Murray, in a recent interview, denied that he referred to McConnell "sleeping with" Chao.

But nobody disputes that district manager Tim Thompson, at one end of Murray's jabbing finger and the man whose notes recorded the meeting, was transferred to another region, away from Murray's mines. He appealed the transfer for three years until he grudgingly took retirement in January. Labor Department officials refuse to discuss his transfer.

"The ironic part is, I'm a Republican," said Thompson, now a private mine-safety consultant. "But I don't think you should bring up politics at a meeting like that, involving safety."

When it comes to workplace-related issues such as mine safety, the McConnell-Chao marriage presents an intriguing target for industry donors. At the Labor Department, Chao has taken what some reports say is a relaxed attitude toward the regulation of coal mines and an approach that labor unions perceive as hostile.

Sometimes Chao achieves what her husband cannot in the Senate, such as a wage freeze her department instituted on certain farmworkers.

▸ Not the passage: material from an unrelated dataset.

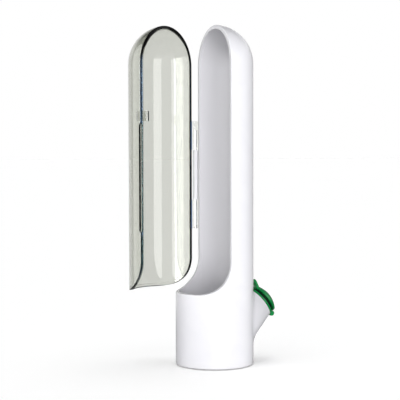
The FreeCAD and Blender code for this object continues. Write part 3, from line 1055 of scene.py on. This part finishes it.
# Soft lamps, each with its strength, the angle it fills, its place round the part in degrees from
# the camera, and its height above level in degrees. They pass the floor by and don't show in gloss.
SOFT_LAMPS = {
    "key": (3.25, 50, 16, 2),
    "left_fill": (1.45, 60, -88, 4),
    "right_fill": (0.45, 60, 90, 6),
    "back_fill": (2.3, 70, 184, 6),
}
# Soft overhead lamps that only the floor takes, so that the part stands in a round soft shadow.
FLOOR_LAMPS = {
    "floor_front": (0.5, 44, -30, 68),
    "floor_top": (1.4, 48, 90, 88),
    "floor_back": (0.5, 44, 150, 66),
}
# Upright panels that only the gloss shows: brightness, width, place round the part from the camera.
# The cover panel is for the clear cover alone.
PANELS = {
    "left_panel": (3.0, 0.59, -45.7),
    "cover_panel": (7.0, 0.28, -40),
    "right_panel": (2.9, 0.29, 33.8),
    "rim_panel": (1.7, 0.45, -92),
}
PANEL_HEIGHT = 0.62
PANEL_DISTANCE = 0.50
# Grey card behind the part that only the gloss shows: width, height, distance, place from the
# camera in degrees, and how pale it is.
FLAG = (0.30, 0.30, 0.20, 140)
FLAG_GREY = 0.3
# Card beside the filler neck: width, height and turn, then where its middle stands.
NECK_SHADE_SIZE = (0.020, 0.030, 80)
NECK_SHADE_PLACE = (0.060, 0.036, 0.048)
NECK_SHADE_GREY = 0.02


def make_world(settings):
    """Even light from all round, white to the camera, with a ceiling that gloss shows dark."""
    world = bpy.data.worlds.new("studio")
    world.use_nodes = True
    tree = world.node_tree
    rays = tree.nodes.new("ShaderNodeLightPath").outputs
    direction = tree.nodes.new("ShaderNodeTexCoord").outputs["Generated"]
    height = parts_of(tree, direction)["Z"]
    overhead = ramp(tree, height, *CEILING_EDGE)
    even = between(tree, overhead, settings.ambient, CEILING_SHARE * settings.ambient)
    shown = between(tree, overhead, 1.0, settings.ceiling)
    mirrored = maths(tree, "MAXIMUM", rays["Is Glossy Ray"], rays["Is Transmission Ray"])
    even = product(tree, rest_of(tree, mirrored), even)
    level = maths(tree, "ADD", product(tree, mirrored, shown), even)
    level = maths(tree, "MAXIMUM", level, rays["Is Camera Ray"])
    background = tree.nodes["Background"]
    feed(tree, background.inputs["Strength"], level)
    feed(tree, background.inputs["Color"], WHITE)
    return world


def flat_card(name, corners, material):
    """A four-cornered card in the scene."""
    mesh = bpy.data.meshes.new(name)
    mesh.from_pydata(corners, [], [(0, 1, 2, 3)])
    mesh.materials.append(material)
    return stand(name, mesh)


def hide_from(thing, *kinds):
    """Keeps a thing out of some kinds of light path."""
    for kind in kinds:
        setattr(thing, "visible_" + kind, False)


def make_floor(settings):
    """Floor that is darker in what it throws back, and in gloss near the part, than it is seen."""
    material, tree, shader = principled(
        "floor_card", Roughness=CARD_ROUGHNESS, Specular_IOR_Level=0.0, Emission_Color=WHITE
    )
    rays = tree.nodes.new("ShaderNodeLightPath").outputs
    away = distance_from_axis(tree, place(tree))
    far = ramp(tree, away, settings.near_floor, 2 * settings.near_floor)
    seen = maths(tree, "MAXIMUM", rays["Is Camera Ray"], rays["Is Transmission Ray"])
    seen = maths(tree, "MAXIMUM", seen, product(tree, rays["Is Glossy Ray"], far))
    tone = mixed(tree, seen, settings.floor_bounce, settings.floor)
    feed(tree, shader.inputs["Base Color"], tone)
    feed(tree, shader.inputs["Emission Strength"], product(tree, seen, settings.floor_lift))
    half = FLOOR_SIZE / 2
    corners = ((-half, -half, 0), (half, -half, 0), (half, half, 0), (-half, half, 0))
    floor = flat_card("floor", corners, material)
    return floor


def facing_back(azimuth, lift=0.0):
    """Level or lifted direction from the part towards a lamp, its azimuth from the open side."""
    around, up = math.radians(azimuth), math.radians(lift)
    level = math.cos(up)
    return Vector((math.sin(around) * level, -math.cos(around) * level, math.sin(up)))


def hang(name, data, location, back):
    """A lamp in its place, turned so that back points away from what it lights."""
    lamp = stand(name, data)
    lamp.location = location
    lamp.rotation_mode = "QUATERNION"
    lamp.rotation_quaternion = back.to_track_quat("Z", "Y")
    return lamp


def make_soft_lamp(name, facing, spec):
    energy, width, azimuth, lift = spec
    data = bpy.data.lights.new(name, "SUN")
    data.energy = energy
    data.angle = math.radians(width)
    back = facing_back(facing + azimuth, lift)
    lamp = hang(name, data, back, back)
    hide_from(lamp, "camera", "glossy", "transmission")
    return lamp


def link_lamp(lamp, thing, state):
    """Makes a lamp light only one thing, or everything but that thing."""
    reached = bpy.data.collections.new(lamp.name + "_reach")
    reached.objects.link(thing)
    reached.collection_objects[0].light_linking.link_state = state
    lamp.light_linking.receiver_collection = reached
    if state == "EXCLUDE":
        lamp.light_linking.blocker_collection = reached


def make_panel(name, facing):
    """Upright panel that stands on the floor, seen in gloss and not straight through the cover.

    Its power follows from its brightness and its area.
    """
    brightness, width, azimuth = PANELS[name]
    data = bpy.data.lights.new(name, "AREA")
    data.shape = "RECTANGLE"
    data.size = width
    data.size_y = PANEL_HEIGHT
    data.energy = brightness * math.pi * width * PANEL_HEIGHT
    back = facing_back(facing + azimuth)
    lamp = hang(name, data, back * PANEL_DISTANCE + Vector((0, 0, PANEL_HEIGHT / 2)), back)
    hide_from(lamp, "camera", "diffuse")
    data.use_nodes = True
    tree = data.node_tree
    rays = tree.nodes.new("ShaderNodeLightPath").outputs
    through = maths(tree, "MINIMUM", rays["Transmission Depth"], 1)
    unmirrored = rest_of(tree, maths(tree, "MINIMUM", rays["Glossy Depth"], 1))
    shown = rest_of(tree, product(tree, through, unmirrored))
    feed(tree, tree.nodes["Emission"].inputs["Strength"], shown)


def upright_card(name, width, height, middle, level, material_name):
    """A grey upright card; middle places its centre and faces it along Y."""
    sides = ((-0.5, -0.5), (0.5, -0.5), (0.5, 0.5), (-0.5, 0.5))
    corners = [middle @ Vector((x * width, 0, z * height)) for x, z in sides]
    material = principled(material_name, Base_Color=grey(level), Roughness=CARD_ROUGHNESS)[0]
    return flat_card(name, corners, material)


def make_flag(facing):
    """Upright grey card behind the part, for the gloss of the body's far edge."""
    width, height, distance, azimuth = FLAG
    around = Matrix.Rotation(math.radians(facing + azimuth), 4, "Z")
    middle = around @ Matrix.Translation((0, -distance, height / 2))
    flag = upright_card("dark_flag", width, height, middle, FLAG_GREY, "flag_card")
    hide_from(flag, "camera", "diffuse", "transmission", "shadow")


def make_neck_shade():
    """Small upright card beside the filler neck that keeps part of the key light off it."""
    width, height, azimuth = NECK_SHADE_SIZE
    turn = Matrix.Rotation(math.radians(azimuth), 4, "Z")
    middle = Matrix.Translation(NECK_SHADE_PLACE) @ turn
    card = upright_card("neck_shade", width, height, middle, NECK_SHADE_GREY, "shade_card")
    hide_from(card, "camera", "diffuse", "glossy", "transmission")


def make_camera(settings):
    data = bpy.data.cameras.new("camera")
    data.sensor_width = CAMERA_SENSOR
    data.lens = settings.lens
    data.clip_start = CAMERA_NEAR
    camera = stand("camera", data)
    around = Matrix.Rotation(settings.azimuth, 4, "Z")
    back = Matrix.Translation((0, -settings.distance, settings.height))
    level = Matrix.Rotation(math.pi / 2 - settings.pitch, 4, "X")
    turn = Matrix.Rotation(settings.yaw, 4, "Z") @ level @ Matrix.Rotation(settings.roll, 4, "Z")
    camera.matrix_world = around @ back @ turn
    bpy.context.scene.camera = camera


class HERB_OT_stage(Operator):
    """Build the floor, the soft light and the camera"""

    bl_idname = "herb.stage"
    bl_label = "Stage"

    def execute(self, context):
        scene = context.scene
        settings = scene.herb_stage
        scene.world = make_world(settings)
        scene.view_settings.view_transform = "Standard"
        floor = make_floor(settings)
        facing = math.degrees(settings.azimuth)
        for name, spec in SOFT_LAMPS.items():
            link_lamp(make_soft_lamp(name, facing, spec), floor, "EXCLUDE")
        for name, spec in FLOOR_LAMPS.items():
            link_lamp(make_soft_lamp(name, facing, spec), floor, "INCLUDE")
        for name in PANELS:
            make_panel(name, facing)
        link_lamp(bpy.data.objects["cover_panel"], bpy.data.objects["cover_shell"], "INCLUDE")
        make_flag(facing)
        make_neck_shade()
        make_camera(settings)
        return {"FINISHED"}


class HERB_PT_panel(Panel):
    """Lists the operators and the settings they read"""

    bl_idname = "HERB_PT_panel"
    bl_label = "Herb Keeper"
    bl_space_type = "VIEW_3D"
    bl_region_type = "UI"
    bl_category = "Herb Keeper"

    def draw(self, context):
        for operator, title in zip(OPERATORS, SETTINGS):
            box = self.layout.box()
            box.operator(operator.bl_idname)
            settings = getattr(context.scene, title)
            for name in settings.__annotations__:
                box.prop(settings, name)


OPERATORS = (
    HERB_OT_body,
    HERB_OT_cover,
    HERB_OT_base,
    HERB_OT_pad,
    HERB_OT_filler,
    HERB_OT_stopper,
    HERB_OT_hinges,
    HERB_OT_stage,
)


def register():
    for cls in (*SETTINGS.values(), *OPERATORS, HERB_PT_panel):
        bpy.utils.register_class(cls)
    for name, cls in SETTINGS.items():
        setattr(bpy.types.Scene, name, PointerProperty(type=cls))


def unregister():
    for name in SETTINGS:
        delattr(bpy.types.Scene, name)
    for cls in reversed((*SETTINGS.values(), *OPERATORS, HERB_PT_panel)):
        bpy.utils.unregister_class(cls)


def main():
    register()
    for operator in OPERATORS:
        family, name = operator.bl_idname.split(".")
        getattr(getattr(bpy.ops, family), name)()


if __name__ == "__main__":
    main()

Chao attends her husband's fund-raisers, chats with his donors and seeds her agency with his former aides. Chief among them is Deputy Labor Secretary Steven Law, whose last job was helping McConnell tap donors -- Bob Murray included -- at the National Republican Senatorial Committee. They collected an impressive $187 million in four years there.

Chao declined to comment for this story. (Law, who did comment, said politics do not influence the Labor Department.)

McConnell recently said he neither asks Chao to favor his donors nor advises her on Labor Department activities. "She doesn't need any direction from me," he said. "In fact, I think that's a little bit insulting." It's hardly surprising they both push the Republican Party agenda in their jobs, he said.

"I'm a Republican, and I generally support what the Bush administration is trying to do," McConnell said. "She takes her orders from the White House."

Ergonomics rule

Some longtime McConnell donors found their lobbying efforts more effective once Chao took over the Labor Department.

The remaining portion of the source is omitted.